I copy below another review of this book. While I agree almost entirely with the author’s view of it, I do have some fairly serious reservations, as above and below:

I found this book lacking any firm conclusions; rather, it is a wide-ranging sampling of different ideas, some of them shown by Zarlenga to be erroneous. It does, however, give much food for thought to anyone new to the study of the nature of money.

"Dedicated to people involved in time banks and time dollars all over the world — and their practical solution to some of the problems of money", it contains a very mixed selection of extracts from a wide variety of sources, each, and each section, prefaced with the editor’s thoughts and reasons for his choice.

The dedication reflects the editor’s apparent position: aware of the failings of ‘official’ money, he has idiosyncratically collected writings relating to it and the alternatives, and favours alternative currencies as a corrective or palliative for these failings, much as does Bernard Lietaer; but he is less analytical of the failings official money than is Lietaer. He even refers to ‘banks … lending people’s savings’.

While Lietaer, Zarlenga and others are clear that money does not and should not have any ‘commodity value’, and treating gold as a basis of its value is a damaging diversion, Boyle seems confused on this issue.

I find it strange that, in introducing his extract from Creating New Money he wonders ‘whether it is possible or desirable in the modern day to give the state a monopoly of official currency’, apparently unaware that the book’s proposal is to give a department of government responsibility simply to adjust the quantity of money in circulation; it would in no other sense ‘give the state a monopoly of official currency’! (Skepticism about the role of government is fully justified, given its sorry history of being dominated by powerful financial interests; but the record of the private banking interests who now control the money supply is far worse — despite any benefit incidental to their expansion of the money supply.)

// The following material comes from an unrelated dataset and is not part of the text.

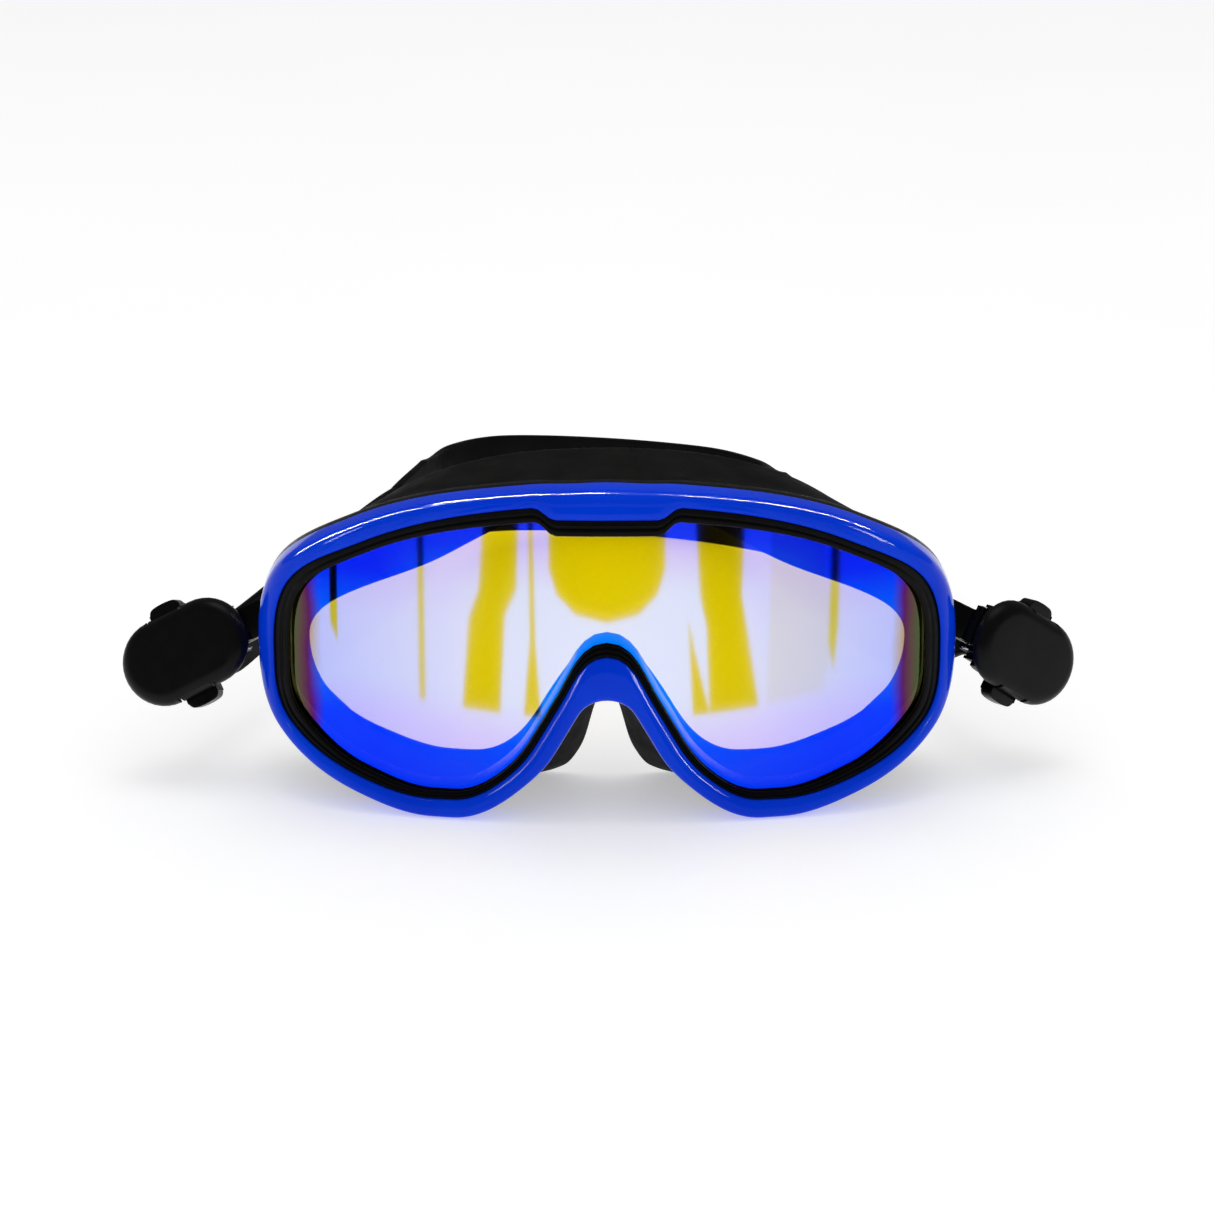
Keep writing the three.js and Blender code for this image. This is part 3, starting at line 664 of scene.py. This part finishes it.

Greens will have to question his choice, without comment, of a passage from Nicholas Kaldor’s writings in which the scheme he proposes would ‘tend to generate the maximum attainable rate of growth in the world economy…’!

His uncritical unawareness of the use of the dismissive term ‘conspiracy theorist’ as a convenient way of ignoring or diverting attention from the evidence of manipulation of the system for special privilege, wealth and power, so widely used for this purpose, is an example of the limitations of his thought on this subject, but he is to be congratulated, nevertheless, on the range of ideas sampled — though some of the samples are tantalisingly too brief, and some are mainstream, tweaking but not challenging the basic system.